» **PROBLEM STATEMENT**:
Return the lines from the one that contains "if stone.isValid() else" through the one that contains "zip(*points))), Vector(map(max, zip(*points)))", both included, exactly as written and with nothing added.

» **SOURCE DATA**:
+ + + + + + +

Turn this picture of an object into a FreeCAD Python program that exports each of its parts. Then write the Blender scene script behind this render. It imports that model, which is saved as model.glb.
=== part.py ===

+ + + + + + +

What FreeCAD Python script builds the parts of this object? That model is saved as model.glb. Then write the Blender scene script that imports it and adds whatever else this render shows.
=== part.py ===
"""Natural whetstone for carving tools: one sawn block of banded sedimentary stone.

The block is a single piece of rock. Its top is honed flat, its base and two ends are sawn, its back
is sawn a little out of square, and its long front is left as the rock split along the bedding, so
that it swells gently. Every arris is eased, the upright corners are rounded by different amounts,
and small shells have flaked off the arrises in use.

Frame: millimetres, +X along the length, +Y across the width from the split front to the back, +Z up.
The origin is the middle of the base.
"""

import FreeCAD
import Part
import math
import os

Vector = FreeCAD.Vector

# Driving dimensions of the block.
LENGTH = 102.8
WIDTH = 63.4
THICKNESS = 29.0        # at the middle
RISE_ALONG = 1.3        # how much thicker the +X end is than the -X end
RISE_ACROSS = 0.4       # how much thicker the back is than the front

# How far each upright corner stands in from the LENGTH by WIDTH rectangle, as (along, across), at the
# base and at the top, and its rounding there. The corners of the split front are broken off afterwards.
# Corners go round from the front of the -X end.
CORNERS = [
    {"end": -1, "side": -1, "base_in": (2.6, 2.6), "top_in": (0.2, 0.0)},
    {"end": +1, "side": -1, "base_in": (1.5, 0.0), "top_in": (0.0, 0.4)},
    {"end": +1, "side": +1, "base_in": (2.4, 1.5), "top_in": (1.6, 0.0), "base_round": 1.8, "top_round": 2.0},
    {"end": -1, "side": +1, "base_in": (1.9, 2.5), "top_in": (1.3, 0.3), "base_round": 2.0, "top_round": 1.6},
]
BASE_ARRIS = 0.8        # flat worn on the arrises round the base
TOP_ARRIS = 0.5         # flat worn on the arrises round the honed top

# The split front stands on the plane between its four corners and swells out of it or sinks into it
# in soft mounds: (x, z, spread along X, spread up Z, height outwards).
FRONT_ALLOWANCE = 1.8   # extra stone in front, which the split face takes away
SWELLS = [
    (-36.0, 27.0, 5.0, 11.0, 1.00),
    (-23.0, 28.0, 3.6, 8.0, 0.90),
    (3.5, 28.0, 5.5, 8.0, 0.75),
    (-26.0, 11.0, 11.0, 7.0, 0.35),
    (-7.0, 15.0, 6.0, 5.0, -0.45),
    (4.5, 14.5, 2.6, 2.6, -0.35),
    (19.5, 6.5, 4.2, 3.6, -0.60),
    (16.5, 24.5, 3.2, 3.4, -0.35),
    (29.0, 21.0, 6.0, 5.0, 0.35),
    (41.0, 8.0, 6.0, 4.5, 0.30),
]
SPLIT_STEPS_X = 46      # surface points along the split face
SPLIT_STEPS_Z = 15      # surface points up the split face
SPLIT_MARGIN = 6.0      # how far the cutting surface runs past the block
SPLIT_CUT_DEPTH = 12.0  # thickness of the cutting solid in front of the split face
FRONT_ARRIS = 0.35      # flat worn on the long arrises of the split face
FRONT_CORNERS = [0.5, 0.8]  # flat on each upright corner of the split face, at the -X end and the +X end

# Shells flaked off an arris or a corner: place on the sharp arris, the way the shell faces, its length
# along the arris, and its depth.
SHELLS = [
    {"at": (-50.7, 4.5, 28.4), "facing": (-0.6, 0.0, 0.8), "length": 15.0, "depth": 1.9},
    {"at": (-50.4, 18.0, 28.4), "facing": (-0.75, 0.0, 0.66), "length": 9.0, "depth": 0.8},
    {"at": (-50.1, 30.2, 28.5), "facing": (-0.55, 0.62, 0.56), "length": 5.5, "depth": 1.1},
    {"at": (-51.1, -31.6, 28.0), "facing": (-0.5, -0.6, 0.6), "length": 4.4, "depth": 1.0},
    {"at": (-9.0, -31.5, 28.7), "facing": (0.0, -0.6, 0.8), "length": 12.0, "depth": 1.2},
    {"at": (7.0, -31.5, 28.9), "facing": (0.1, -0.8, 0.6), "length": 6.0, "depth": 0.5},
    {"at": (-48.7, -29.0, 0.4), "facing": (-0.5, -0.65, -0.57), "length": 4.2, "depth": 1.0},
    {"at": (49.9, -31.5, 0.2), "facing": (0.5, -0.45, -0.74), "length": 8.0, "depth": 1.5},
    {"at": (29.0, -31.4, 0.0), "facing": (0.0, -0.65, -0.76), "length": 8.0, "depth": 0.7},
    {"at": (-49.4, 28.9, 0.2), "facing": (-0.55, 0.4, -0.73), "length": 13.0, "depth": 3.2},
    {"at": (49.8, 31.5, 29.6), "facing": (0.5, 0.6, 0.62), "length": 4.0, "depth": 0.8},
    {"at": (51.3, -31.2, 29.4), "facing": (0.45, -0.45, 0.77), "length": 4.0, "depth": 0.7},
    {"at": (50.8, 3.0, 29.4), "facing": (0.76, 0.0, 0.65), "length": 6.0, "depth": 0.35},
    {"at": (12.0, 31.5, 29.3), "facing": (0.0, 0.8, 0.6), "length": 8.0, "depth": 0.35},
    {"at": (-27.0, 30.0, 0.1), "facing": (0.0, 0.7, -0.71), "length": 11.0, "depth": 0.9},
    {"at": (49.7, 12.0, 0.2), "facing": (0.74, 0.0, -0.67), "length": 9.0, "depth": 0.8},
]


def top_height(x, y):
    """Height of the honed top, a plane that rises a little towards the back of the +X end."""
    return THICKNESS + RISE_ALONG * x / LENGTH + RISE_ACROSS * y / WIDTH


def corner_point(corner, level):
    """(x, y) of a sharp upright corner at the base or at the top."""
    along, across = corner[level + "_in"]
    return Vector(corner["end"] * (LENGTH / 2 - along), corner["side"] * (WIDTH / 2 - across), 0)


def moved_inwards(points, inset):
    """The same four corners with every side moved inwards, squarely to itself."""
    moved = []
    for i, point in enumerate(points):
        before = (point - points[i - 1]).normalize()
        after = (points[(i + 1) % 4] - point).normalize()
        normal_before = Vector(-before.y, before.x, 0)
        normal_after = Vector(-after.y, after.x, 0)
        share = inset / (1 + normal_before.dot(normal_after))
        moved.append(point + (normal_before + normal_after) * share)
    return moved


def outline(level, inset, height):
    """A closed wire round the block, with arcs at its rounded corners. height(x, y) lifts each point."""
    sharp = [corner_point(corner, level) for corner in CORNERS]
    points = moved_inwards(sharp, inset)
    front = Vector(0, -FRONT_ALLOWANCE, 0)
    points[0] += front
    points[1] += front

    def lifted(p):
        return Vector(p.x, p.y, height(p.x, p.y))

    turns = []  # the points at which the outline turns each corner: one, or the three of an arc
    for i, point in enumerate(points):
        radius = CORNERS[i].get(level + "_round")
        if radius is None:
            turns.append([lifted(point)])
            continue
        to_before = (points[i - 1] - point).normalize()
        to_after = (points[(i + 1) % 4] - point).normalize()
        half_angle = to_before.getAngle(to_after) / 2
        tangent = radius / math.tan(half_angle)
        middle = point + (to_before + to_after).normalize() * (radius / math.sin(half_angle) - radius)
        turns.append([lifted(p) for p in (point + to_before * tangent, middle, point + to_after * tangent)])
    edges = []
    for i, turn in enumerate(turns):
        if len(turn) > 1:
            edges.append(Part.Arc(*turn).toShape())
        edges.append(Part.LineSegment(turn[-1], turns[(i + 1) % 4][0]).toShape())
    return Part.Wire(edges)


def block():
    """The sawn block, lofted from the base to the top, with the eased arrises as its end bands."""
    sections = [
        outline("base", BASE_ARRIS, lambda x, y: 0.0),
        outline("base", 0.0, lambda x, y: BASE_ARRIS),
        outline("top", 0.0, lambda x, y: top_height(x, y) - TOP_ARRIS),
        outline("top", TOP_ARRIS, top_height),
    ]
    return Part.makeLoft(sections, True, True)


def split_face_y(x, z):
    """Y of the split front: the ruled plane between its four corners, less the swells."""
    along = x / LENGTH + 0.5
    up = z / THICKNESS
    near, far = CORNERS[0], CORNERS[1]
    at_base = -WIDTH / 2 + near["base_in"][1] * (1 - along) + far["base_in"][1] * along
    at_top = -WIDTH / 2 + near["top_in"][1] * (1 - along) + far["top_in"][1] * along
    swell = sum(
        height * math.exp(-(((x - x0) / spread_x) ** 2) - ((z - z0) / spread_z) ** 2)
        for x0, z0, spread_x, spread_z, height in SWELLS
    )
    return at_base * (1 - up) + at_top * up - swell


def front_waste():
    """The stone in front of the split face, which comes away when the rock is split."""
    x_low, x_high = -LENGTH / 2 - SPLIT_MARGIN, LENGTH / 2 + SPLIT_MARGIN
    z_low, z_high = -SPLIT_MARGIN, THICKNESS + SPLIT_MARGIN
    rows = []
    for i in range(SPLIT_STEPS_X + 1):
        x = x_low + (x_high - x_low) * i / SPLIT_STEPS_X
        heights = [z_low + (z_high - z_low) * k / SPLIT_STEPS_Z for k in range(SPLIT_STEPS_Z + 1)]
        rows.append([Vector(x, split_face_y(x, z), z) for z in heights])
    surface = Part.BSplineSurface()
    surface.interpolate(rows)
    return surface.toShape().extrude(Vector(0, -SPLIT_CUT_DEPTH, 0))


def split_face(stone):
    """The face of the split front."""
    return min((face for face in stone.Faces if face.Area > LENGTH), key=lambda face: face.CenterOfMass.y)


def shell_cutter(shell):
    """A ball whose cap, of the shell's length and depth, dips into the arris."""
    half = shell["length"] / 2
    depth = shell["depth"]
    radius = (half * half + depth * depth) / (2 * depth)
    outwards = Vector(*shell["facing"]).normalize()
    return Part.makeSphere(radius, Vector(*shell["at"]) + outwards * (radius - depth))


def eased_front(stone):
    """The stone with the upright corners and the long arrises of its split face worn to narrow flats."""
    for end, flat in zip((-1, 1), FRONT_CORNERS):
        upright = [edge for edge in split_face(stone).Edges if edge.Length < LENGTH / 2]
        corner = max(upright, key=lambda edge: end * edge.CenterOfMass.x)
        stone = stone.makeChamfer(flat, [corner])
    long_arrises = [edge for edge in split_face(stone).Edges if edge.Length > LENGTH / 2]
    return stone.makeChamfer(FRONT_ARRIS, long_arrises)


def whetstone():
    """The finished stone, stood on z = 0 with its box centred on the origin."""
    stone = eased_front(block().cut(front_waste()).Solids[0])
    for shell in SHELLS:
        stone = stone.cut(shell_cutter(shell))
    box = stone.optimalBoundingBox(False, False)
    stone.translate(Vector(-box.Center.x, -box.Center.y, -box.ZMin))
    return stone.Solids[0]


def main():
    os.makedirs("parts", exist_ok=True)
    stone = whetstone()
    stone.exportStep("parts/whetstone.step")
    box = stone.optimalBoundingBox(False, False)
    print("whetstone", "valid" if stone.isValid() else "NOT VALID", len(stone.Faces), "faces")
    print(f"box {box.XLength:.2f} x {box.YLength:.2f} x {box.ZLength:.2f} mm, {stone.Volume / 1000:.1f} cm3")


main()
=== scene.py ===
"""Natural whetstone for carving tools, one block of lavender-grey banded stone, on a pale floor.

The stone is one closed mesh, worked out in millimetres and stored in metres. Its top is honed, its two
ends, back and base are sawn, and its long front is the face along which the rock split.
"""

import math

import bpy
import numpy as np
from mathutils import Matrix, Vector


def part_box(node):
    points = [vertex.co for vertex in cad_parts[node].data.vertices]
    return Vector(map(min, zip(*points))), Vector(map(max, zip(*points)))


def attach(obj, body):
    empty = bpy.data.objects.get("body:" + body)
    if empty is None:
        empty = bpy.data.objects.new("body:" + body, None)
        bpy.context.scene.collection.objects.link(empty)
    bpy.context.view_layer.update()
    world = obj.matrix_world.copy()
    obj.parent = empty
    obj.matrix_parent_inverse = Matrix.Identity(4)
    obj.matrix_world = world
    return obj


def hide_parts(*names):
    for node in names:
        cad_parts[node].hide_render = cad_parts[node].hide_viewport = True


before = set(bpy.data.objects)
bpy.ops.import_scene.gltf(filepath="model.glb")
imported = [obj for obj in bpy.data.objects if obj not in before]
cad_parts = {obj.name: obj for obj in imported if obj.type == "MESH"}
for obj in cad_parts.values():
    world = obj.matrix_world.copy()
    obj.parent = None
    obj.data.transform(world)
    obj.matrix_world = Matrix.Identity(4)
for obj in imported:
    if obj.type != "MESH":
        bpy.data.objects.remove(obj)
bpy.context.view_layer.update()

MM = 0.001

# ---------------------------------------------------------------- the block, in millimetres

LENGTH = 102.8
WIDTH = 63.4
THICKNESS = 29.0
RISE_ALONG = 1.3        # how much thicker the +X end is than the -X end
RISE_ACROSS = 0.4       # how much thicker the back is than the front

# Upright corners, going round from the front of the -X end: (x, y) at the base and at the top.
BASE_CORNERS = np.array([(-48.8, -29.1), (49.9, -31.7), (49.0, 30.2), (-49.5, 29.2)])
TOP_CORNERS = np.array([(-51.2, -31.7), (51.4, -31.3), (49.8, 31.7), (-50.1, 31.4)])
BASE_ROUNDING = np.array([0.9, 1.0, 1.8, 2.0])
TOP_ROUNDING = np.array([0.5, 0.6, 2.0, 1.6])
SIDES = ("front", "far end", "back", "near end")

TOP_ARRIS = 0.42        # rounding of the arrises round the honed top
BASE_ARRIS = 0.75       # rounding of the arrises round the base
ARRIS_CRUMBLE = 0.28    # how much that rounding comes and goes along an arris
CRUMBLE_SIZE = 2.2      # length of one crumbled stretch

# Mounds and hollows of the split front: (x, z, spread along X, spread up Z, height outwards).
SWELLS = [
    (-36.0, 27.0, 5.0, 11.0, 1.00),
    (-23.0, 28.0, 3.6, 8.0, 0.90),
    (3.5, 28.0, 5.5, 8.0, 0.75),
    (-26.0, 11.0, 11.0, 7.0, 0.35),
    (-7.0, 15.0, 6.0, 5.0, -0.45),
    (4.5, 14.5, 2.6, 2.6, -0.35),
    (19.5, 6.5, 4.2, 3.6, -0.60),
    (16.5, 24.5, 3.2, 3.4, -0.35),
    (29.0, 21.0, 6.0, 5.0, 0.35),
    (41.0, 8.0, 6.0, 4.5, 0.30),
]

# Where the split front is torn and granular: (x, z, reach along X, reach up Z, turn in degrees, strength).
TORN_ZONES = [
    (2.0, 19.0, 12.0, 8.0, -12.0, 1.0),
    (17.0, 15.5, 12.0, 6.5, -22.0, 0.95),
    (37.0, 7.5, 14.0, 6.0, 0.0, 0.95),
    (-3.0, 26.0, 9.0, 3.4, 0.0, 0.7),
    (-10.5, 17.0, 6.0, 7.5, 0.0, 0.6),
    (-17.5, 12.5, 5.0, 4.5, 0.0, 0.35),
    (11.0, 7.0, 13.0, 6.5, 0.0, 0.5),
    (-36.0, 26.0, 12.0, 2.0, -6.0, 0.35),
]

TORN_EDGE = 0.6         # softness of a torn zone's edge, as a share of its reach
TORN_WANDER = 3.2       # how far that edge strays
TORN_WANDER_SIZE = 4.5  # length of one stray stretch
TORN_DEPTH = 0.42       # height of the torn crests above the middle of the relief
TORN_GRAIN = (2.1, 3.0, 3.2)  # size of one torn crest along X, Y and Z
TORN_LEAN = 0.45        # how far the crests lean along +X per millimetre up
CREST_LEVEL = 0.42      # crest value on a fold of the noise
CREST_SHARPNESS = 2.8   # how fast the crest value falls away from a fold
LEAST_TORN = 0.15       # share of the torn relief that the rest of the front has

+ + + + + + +

» **REPLY TO THE TASK**:
    print("whetstone", "valid" if stone.isValid() else "NOT VALID", len(stone.Faces), "faces")
    print(f"box {box.XLength:.2f} x {box.YLength:.2f} x {box.ZLength:.2f} mm, {stone.Volume / 1000:.1f} cm3")


main()
=== scene.py ===
"""Natural whetstone for carving tools, one block of lavender-grey banded stone, on a pale floor.

The stone is one closed mesh, worked out in millimetres and stored in metres. Its top is honed, its two
ends, back and base are sawn, and its long front is the face along which the rock split.
"""

import math

import bpy
import numpy as np
from mathutils import Matrix, Vector


def part_box(node):
    points = [vertex.co for vertex in cad_parts[node].data.vertices]
    return Vector(map(min, zip(*points))), Vector(map(max, zip(*points)))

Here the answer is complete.